Mr Farmer, a married father of two from Catford, South-East London, carried on working for four months but was finally fired after a second disciplinary hearing chaired by council official Kyron Peters-Bean, whose title is Head of Resilience, in September 2008.

Its report concluded that ‘the most concerning aspect of the investigation’ was claims by two other rangers that ‘this was not the first time Michael Farmer had made statements of this nature’.

But the employment tribunal found no evidence that Mr Farmer had made racist comments before.

The judge said: ‘The tribunal found it disturbing that the prejudicial conclusions of the investigatory process appeared to be founded upon allegations which had never surfaced during the interviews.’
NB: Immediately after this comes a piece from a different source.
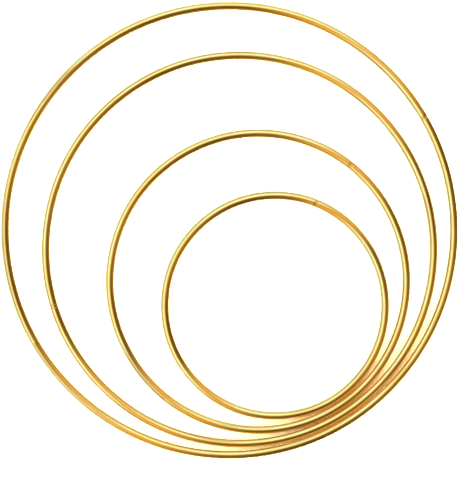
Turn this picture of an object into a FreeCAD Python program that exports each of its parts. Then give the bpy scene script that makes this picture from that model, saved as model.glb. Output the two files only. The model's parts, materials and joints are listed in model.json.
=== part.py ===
import FreeCAD, Part

import math
import os

import Sketcher
from FreeCAD import Placement, Rotation, Vector

# A set of four round wire hoops for wreath making, lying flat inside one another.
#
# Each hoop is one length of round wire bent into a circle. Its two ends are cut square, their rims are
# rounded off, and a butt weld fills the seam between them. Nothing joins one hoop to the next: they lie
# loose on one plane, and each smaller hoop all but touches the inside of the next larger.
#
# Frame: millimetres, +Z up, the resting plane at Z = 0 and the outer hoop's centre at X = Y = 0.
# Directions are angles in degrees, counted from +X towards +Y.

# Driving dimensions: alias, value, meaning.
DIMENSIONS = [
    ("wire_diameter", 5.0, "diameter of the round wire, the same in every hoop"),
    ("end_rounding", 0.25, "rounding of the rim of each cut end of a wire"),
    ("weld_undercut", 0.06, "how far a weld is filed below the wire's surface"),
    ("weld_rounding", 0.12, "rounding of the two rims of a weld"),
    ("outer_hoop_diameter", 300.0, "outside diameter of the outer hoop"),
    ("outer_hoop_seam_width", 1.0, "length of the seam that the weld fills"),
    ("outer_hoop_seam_direction", 30.0, "where the seam is, seen from the hoop's own centre"),
    ("second_hoop_diameter", 260.0, "outside diameter of the second hoop"),
    ("second_hoop_seam_width", 2.0, "length of its seam"),
    ("second_hoop_seam_direction", 197.0, "direction of its seam"),
    ("second_hoop_lean_direction", -62.0, "from the outer hoop's centre to the second hoop's centre"),
    ("second_hoop_lean_gap", 0.7, "smallest gap to the outer hoop"),
    ("third_hoop_diameter", 200.0, "outside diameter of the third hoop"),
    ("third_hoop_seam_width", 1.6, "length of its seam"),
    ("third_hoop_seam_direction", 51.5, "direction of its seam"),
    ("third_hoop_lean_direction", -60.0, "from the second hoop's centre to the third hoop's centre"),
    ("third_hoop_lean_gap", 0.7, "smallest gap to the second hoop"),
    ("inner_hoop_diameter", 150.0, "outside diameter of the inner hoop"),
    ("inner_hoop_seam_width", 1.6, "length of its seam"),
    ("inner_hoop_seam_direction", 68.0, "direction of its seam"),
    ("inner_hoop_lean_direction", -55.0, "from the third hoop's centre to the inner hoop's centre"),
    ("inner_hoop_lean_gap", 0.7, "smallest gap to the third hoop"),
]

# Each hoop, from the largest to the smallest, and the larger hoop that it leans towards.
HOOPS = [
    ("outer_hoop", None),
    ("second_hoop", "outer_hoop"),
    ("third_hoop", "second_hoop"),
    ("inner_hoop", "third_hoop"),
]

VOLUME_TOLERANCE = 0.01  # a bent wire's volume against its section times its length


def cell(alias):
    """The expression that reads one driving dimension."""
    return f"Dimensions.{alias}"


def make_dimensions(doc):
    """Write the driving dimensions into the document's spreadsheet."""
    sheet = doc.addObject("Spreadsheet::Sheet", "Dimensions")
    for row, (alias, value, meaning) in enumerate(DIMENSIONS, start=1):
        sheet.set(f"A{row}", alias)
        sheet.set(f"B{row}", str(value))
        sheet.set(f"C{row}", meaning)
        sheet.setAlias(f"B{row}", alias)
    doc.recompute()
    return sheet


def wire_line_radius(hoop):
    """Expression for the radius of the wire's centre line."""
    return f"({cell(hoop + '_diameter')} - {cell('wire_diameter')}) / 2"


def seam_angle(hoop):
    """Expression for the angle that the seam takes up, in degrees."""
    return f"{cell(hoop + '_seam_width')} / ({wire_line_radius(hoop)}) * 180 / pi"


def origin_feature(body, role):
    """The body's own origin plane or axis with this role."""
    return next(feature for feature in body.Origin.OriginFeatures if feature.Role == role)


def draw_section(body, hoop, side, diameter):
    """Sketch the round section on the XZ plane, on the +X side (1) or the -X side (-1)."""
    sketch = body.newObject("Sketcher::SketchObject", f"{body.Name}_section")
    sketch.AttachmentSupport = [(origin_feature(body, "XZ_Plane"), "")]
    sketch.MapMode = "FlatFace"
    sketch.addGeometry(Part.Circle(Vector(side, 1, 0), Vector(0, 0, 1), 1))
    centre, origin = (0, 3), (-1, 1)
    across = (origin, centre) if side > 0 else (centre, origin)
    rules = [
        ("line_radius", Sketcher.Constraint("DistanceX", *across[0], *across[1], 1), wire_line_radius(hoop)),
        ("height", Sketcher.Constraint("DistanceY", *origin, *centre, 1), f"{cell('wire_diameter')} / 2"),
        ("diameter", Sketcher.Constraint("Diameter", 0, 2), diameter),
    ]
    for name, rule, expression in rules:
        index = sketch.addConstraint(rule)
        sketch.renameConstraint(index, name)
        sketch.setExpression(f"Constraints.{name}", expression)
    return sketch


def sweep_round(body, sketch, angle):
    """Turn a section about the hoop's axis, half of the angle to each side of it."""
    sweep = body.newObject("PartDesign::Revolution", f"{body.Name}_sweep")
    sweep.Profile = sketch
    sweep.ReferenceAxis = (sketch, ["V_Axis"])
    sweep.Midplane = True
    sweep.setExpression("Angle", angle)
    body.Document.recompute()
    return sweep


def round_rims(body, sweep, radius):
    """Round off the two circular rims where the sweep ends."""
    rims = [f"Edge{index}" for index, edge in enumerate(sweep.Shape.Edges, start=1) if edge.Closed]
    rounding = body.newObject("PartDesign::Fillet", f"{body.Name}_rim_rounding")
    rounding.Base = (sweep, rims)
    rounding.setExpression("Radius", radius)
    return rounding


def place_hoop(body, hoop, larger_hoop):
    """Put the hoop close inside the larger one and turn its seam to its direction."""
    body.Placement = Placement(Vector(0, 0, 0), Rotation(Vector(0, 0, 1), 1))
    body.setExpression("Placement.Rotation.Angle", cell(hoop + "_seam_direction"))
    if larger_hoop is None:
        return
    lean = (
        f"(({cell(larger_hoop + '_diameter')} - {cell(hoop + '_diameter')}) / 2"
        f" - {cell('wire_diameter')} - {cell(hoop + '_lean_gap')}) * 1 mm"
    )
    direction = f"({cell(hoop + '_lean_direction')} * 1 deg)"
    larger_centre = f"{larger_hoop}_wire.Placement.Base"
    body.setExpression("Placement.Base.x", f"{larger_centre}.x + {lean} * cos{direction}")
    body.setExpression("Placement.Base.y", f"{larger_centre}.y + {lean} * sin{direction}")


def make_wire(doc, hoop, larger_hoop):
    """The bent wire: a circle open only at its seam, with both cut ends rounded off."""
    body = doc.addObject("PartDesign::Body", f"{hoop}_wire")
    section = draw_section(body, hoop, -1, cell("wire_diameter"))
    sweep = sweep_round(body, section, f"360 - {seam_angle(hoop)}")
    round_rims(body, sweep, cell("end_rounding"))
    place_hoop(body, hoop, larger_hoop)
    return body


def make_weld(doc, hoop, larger_hoop):
    """The butt weld: a short stretch of the same circle, face to face with both wire ends."""
    body = doc.addObject("PartDesign::Body", f"{hoop}_weld")
    diameter = f"{cell('wire_diameter')} - 2 * {cell('weld_undercut')}"
    section = draw_section(body, hoop, 1, diameter)
    sweep = sweep_round(body, section, seam_angle(hoop))
    round_rims(body, sweep, cell("weld_rounding"))
    place_hoop(body, hoop, larger_hoop)
    return body


def check_document(doc, bodies):
    """Stop if any object failed, or if a sub-part is not one sound solid."""
    for item in doc.Objects:
        if "Invalid" in item.State or "Error" in item.State:
            raise RuntimeError(f"{item.Label} failed: {item.State}")
    for body in bodies:
        if body.Shape.isNull() or not body.Shape.isValid():
            raise RuntimeError(f"{body.Label} has no valid shape")
        if len(body.Shape.Solids) != 1:
            raise RuntimeError(f"{body.Label} is {len(body.Shape.Solids)} solids, not one")


def check_wire_volume(sheet, hoop, wire):
    """Compare a wire's volume with its section times its length."""
    line_radius = (sheet.get(f"{hoop}_diameter") - sheet.wire_diameter) / 2
    length = 2 * math.pi * line_radius - sheet.get(f"{hoop}_seam_width")
    expected = math.pi * (sheet.wire_diameter / 2) ** 2 * length
    if abs(wire.Shape.Volume / expected - 1) > VOLUME_TOLERANCE:
        raise RuntimeError(f"{wire.Label} has volume {wire.Shape.Volume}, not {expected}")


def main():
    doc = FreeCAD.newDocument("wreath_hoops")
    sheet = make_dimensions(doc)
    wires = [make_wire(doc, hoop, larger_hoop) for hoop, larger_hoop in HOOPS]
    welds = [make_weld(doc, hoop, larger_hoop) for hoop, larger_hoop in HOOPS]
    doc.recompute()
    check_document(doc, wires + welds)
    for (hoop, _), wire in zip(HOOPS, wires):
        check_wire_volume(sheet, hoop, wire)
    os.makedirs("parts", exist_ok=True)
    for body in wires + welds:
        body.Shape.exportStep(f"parts/{body.Label}.step")


main()
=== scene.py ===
import json
import math

import bpy
import numpy as np
from bpy.props import FloatProperty, FloatVectorProperty, IntProperty, PointerProperty
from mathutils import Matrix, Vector


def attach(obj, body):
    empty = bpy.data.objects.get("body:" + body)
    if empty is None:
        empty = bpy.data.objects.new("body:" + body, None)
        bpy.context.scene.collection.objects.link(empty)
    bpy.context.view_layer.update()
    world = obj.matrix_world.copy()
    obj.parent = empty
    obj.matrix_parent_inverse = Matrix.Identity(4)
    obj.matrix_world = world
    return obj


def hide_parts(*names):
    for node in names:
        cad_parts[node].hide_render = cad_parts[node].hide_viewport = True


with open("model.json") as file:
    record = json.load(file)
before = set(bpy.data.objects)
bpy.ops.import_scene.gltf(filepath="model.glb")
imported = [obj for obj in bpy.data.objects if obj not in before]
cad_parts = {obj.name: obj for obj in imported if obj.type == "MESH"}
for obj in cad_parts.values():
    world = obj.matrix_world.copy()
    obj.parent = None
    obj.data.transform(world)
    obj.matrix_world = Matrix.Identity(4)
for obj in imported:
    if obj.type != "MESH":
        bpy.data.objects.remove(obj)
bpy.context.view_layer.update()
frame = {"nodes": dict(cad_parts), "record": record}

bl_info = {
    "name": "Wreath Hoops",
    "version": (1, 0, 0),
    "blender": (4, 5, 0),
    "location": "View3D > Sidebar > Wreath Hoops",
    "description": "Gold-plated wire hoops with drawn-wire lines and filed butt welds",
    "category": "Add Mesh",
}

MM = 0.001
TURN = math.tau

# Fitting a ring to a wire's vertices: how often the fit is bettered, and the step that its slopes take.
FIT_ROUNDS = 8
FIT_STEP = 1e-6

# The bent wire. Each wave is its share of the unevenness and how often it comes round the hoop.
ROLL_WAVES = [(0.6, 3), (0.4, 8)]
ROUNDING_STEPS = 5  # facets along the rounding of a cut end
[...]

The tribunal found that Mr Peters-Bean was not a ‘convincing’ witness and was ‘evasive’ when cross-examined about how much he had taken into account Mr Farmer’s alleged membership of the BNP.

The judge said: ‘We were driven to the conclusion that the disciplinary hearing failed to maintain an objective approach to the serious allegation against the claimant.

‘The disciplinary panel had made up its mind that the claimant was going to be dismissed. . . and failed to give any consideration to any other sanction.’

Mr Farmer, who has previously set up a black youth community football team, said the idea he was racist ‘was the antithesis of what I stand for’.

“What chance do I have as a middle-aged man getting another job in a recession?’

A Lambeth Council spokesman said: ‘We have a responsibility to take grievances from our staff seriously and investigate them rigorously, but we accept the ruling of the tribunal.’